* begin *

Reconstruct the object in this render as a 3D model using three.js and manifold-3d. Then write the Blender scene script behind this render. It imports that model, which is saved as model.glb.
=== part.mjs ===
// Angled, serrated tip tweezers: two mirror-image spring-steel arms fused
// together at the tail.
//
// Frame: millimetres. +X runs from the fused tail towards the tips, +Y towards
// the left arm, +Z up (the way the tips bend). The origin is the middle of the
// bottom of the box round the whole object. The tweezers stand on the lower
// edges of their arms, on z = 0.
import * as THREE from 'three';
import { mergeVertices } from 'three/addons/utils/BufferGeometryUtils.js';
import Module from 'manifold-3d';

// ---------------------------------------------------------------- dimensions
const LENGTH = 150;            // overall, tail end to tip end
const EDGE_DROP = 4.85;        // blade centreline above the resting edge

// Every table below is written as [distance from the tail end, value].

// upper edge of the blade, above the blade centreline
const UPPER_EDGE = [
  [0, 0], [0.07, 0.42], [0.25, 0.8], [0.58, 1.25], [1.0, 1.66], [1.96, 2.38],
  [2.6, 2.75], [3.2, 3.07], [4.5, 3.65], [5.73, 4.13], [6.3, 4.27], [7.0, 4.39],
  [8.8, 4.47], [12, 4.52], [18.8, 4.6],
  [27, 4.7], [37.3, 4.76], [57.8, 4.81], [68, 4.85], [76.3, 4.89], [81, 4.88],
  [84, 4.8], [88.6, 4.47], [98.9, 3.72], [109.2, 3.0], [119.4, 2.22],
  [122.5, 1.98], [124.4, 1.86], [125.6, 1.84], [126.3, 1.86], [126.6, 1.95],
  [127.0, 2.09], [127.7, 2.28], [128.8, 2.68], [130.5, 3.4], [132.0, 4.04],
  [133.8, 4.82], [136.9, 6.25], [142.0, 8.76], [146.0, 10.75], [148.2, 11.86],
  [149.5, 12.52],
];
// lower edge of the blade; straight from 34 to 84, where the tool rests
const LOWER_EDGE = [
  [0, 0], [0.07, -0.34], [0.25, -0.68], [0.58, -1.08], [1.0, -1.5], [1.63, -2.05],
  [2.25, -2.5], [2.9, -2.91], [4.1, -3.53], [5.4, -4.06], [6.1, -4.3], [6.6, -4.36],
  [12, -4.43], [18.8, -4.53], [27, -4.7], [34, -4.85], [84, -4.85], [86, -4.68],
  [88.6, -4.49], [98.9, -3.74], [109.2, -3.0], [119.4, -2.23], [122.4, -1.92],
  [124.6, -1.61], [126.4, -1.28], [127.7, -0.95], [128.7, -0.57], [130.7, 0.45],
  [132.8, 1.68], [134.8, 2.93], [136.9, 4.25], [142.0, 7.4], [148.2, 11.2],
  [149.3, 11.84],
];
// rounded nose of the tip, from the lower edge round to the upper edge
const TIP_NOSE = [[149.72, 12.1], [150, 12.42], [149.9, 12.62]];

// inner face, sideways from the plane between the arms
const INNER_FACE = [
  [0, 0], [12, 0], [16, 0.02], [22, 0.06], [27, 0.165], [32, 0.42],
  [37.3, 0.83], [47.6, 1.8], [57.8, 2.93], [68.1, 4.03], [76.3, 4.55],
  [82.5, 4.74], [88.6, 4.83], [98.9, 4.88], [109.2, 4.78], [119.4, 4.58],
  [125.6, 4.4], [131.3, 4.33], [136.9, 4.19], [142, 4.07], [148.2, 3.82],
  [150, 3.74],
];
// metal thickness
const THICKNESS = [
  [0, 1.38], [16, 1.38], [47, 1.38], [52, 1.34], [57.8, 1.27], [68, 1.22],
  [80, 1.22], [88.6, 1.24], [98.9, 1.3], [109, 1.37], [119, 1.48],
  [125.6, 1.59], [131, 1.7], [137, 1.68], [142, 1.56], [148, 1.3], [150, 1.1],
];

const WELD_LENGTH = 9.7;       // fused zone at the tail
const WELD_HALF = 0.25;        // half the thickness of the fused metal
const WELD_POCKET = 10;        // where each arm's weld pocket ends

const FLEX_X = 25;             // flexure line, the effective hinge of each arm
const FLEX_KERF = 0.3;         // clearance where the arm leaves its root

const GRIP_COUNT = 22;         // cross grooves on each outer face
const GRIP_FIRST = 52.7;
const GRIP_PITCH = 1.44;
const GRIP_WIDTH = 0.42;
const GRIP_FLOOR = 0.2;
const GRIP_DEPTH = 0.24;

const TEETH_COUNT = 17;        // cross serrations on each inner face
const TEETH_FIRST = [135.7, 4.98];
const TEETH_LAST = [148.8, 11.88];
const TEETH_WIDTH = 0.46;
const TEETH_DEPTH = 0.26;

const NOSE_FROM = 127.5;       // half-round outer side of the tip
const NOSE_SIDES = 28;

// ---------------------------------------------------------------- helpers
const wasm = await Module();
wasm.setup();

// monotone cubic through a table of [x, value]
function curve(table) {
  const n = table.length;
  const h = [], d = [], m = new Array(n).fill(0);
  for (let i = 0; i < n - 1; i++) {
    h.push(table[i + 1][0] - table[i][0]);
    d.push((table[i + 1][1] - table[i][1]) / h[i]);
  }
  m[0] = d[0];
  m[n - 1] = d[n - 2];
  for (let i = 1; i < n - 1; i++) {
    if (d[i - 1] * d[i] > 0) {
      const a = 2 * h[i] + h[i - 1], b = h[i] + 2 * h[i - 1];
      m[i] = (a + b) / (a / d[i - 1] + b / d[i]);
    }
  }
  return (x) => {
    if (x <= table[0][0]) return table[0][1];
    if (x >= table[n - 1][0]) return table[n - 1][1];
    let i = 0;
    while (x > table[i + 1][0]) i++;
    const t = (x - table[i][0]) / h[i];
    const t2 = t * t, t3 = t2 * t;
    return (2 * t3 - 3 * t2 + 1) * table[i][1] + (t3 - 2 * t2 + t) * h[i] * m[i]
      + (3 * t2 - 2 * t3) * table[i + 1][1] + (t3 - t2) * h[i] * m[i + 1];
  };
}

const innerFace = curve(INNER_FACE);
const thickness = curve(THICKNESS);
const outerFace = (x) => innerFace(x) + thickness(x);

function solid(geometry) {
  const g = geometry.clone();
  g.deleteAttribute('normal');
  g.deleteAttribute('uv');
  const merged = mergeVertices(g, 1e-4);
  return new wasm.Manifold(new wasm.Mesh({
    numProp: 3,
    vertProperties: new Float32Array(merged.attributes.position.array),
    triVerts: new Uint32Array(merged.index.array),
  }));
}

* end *

### [Problem to work on]
Wherever a line in the data above holds "three", copy that line.

### [Task result]
Reconstruct the object in this render as a 3D model using three.js and manifold-3d. Then write the Blender scene script behind this render. It imports that model, which is saved as model.glb.
import * as THREE from 'three';
import { mergeVertices } from 'three/addons/utils/BufferGeometryUtils.js';